The Naija Languej Akademi argues that Nigerian Pidgin has acquired native speakers in the southern Niger Delta, from where it developed as a means of communication between local people and European traders.

The interest in Pidgin is not only intellectual but also political. Because similar forms of Pidgin are shared across west Africa’s English-speaking countries, many believe it could evolve from a national lingua franca into a regional one.

The value of Pidgin has also been brought into focus by falling attainment in standard English. This year’s NECO exam, one of two tests used to administer secondary school leaving certificates, revealed that only 20% of the 1.1 million candidates passed the English-language paper, fuelling a national debate over the dire state of education standards.

“We even have 14-year-old children in our programme who cannot read,” said Patrick Oragwu, co-ordinator of Oasis, a not-for profit project establishing libraries in government funded schools to encourage reading.

“The main problem is that the Nigerian education system has failed. All the languages students are exposed to [have an impact on] their ability to read and understand properly. Not just Pidgin, but all languages affect them.”

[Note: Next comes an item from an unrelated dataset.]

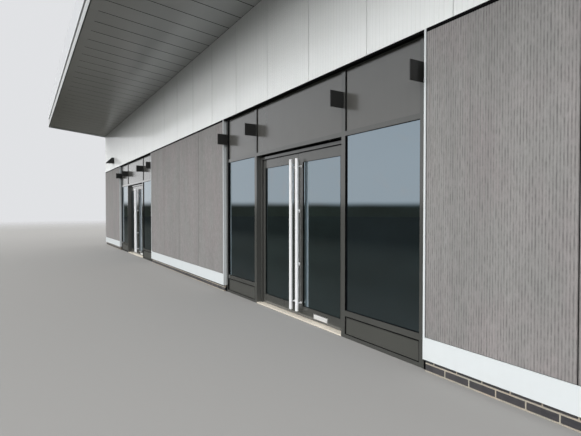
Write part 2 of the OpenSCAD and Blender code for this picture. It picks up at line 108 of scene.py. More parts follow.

Urban Nigerians are used to switching from one language to the next, but without good grounding in basic grammar and orthography of either English or their mother tongue, code switching becomes more difficult.

Addressing the needs of multilingual societies was first highlighted 40 years ago when Unesco published a study showing that primary-school-aged children learn better when taught in their mother tongue. Mother-tongue education was championed in Nigeria in the 1970s by the pioneering education minister Babs Fafunwa, who died aged 87 last month, but the policy was never implemented.

Dr Christine Ofulue, a linguist and member of the Akademi, explains that teaching mother tongues in schools, including Pidgin, will improve students’ English. “We call it contrastive linguistics,” she said. “It’s the opposite to saying: ‘Let’s not teach so we don’t confuse them.’ When you do that you do confuse them and you can use the same argument for other languages.”

But before any strong case can be made for teaching Pidgin as a language in schools, spelling first needs to be standardised. And so members of the Naija Languej Akademi have tasked themselves with answering questions such as where to put accents to indicate vowel sounds: far-reaching decisions that few 21st-century linguists get to make.

Outside the world of academics and policymakers, Nigerian Pidgin English is simply the way millions of Nigerians communicate.

Olekaibe’s dial is permanently turned to Wazobia FM, overlooking about 20 other stations on offer. Lately though he has been missing the familiar voices that make Lagos traffic more bearable because his stereo is broken. “My radio don bad, a just de wait make dem fix am!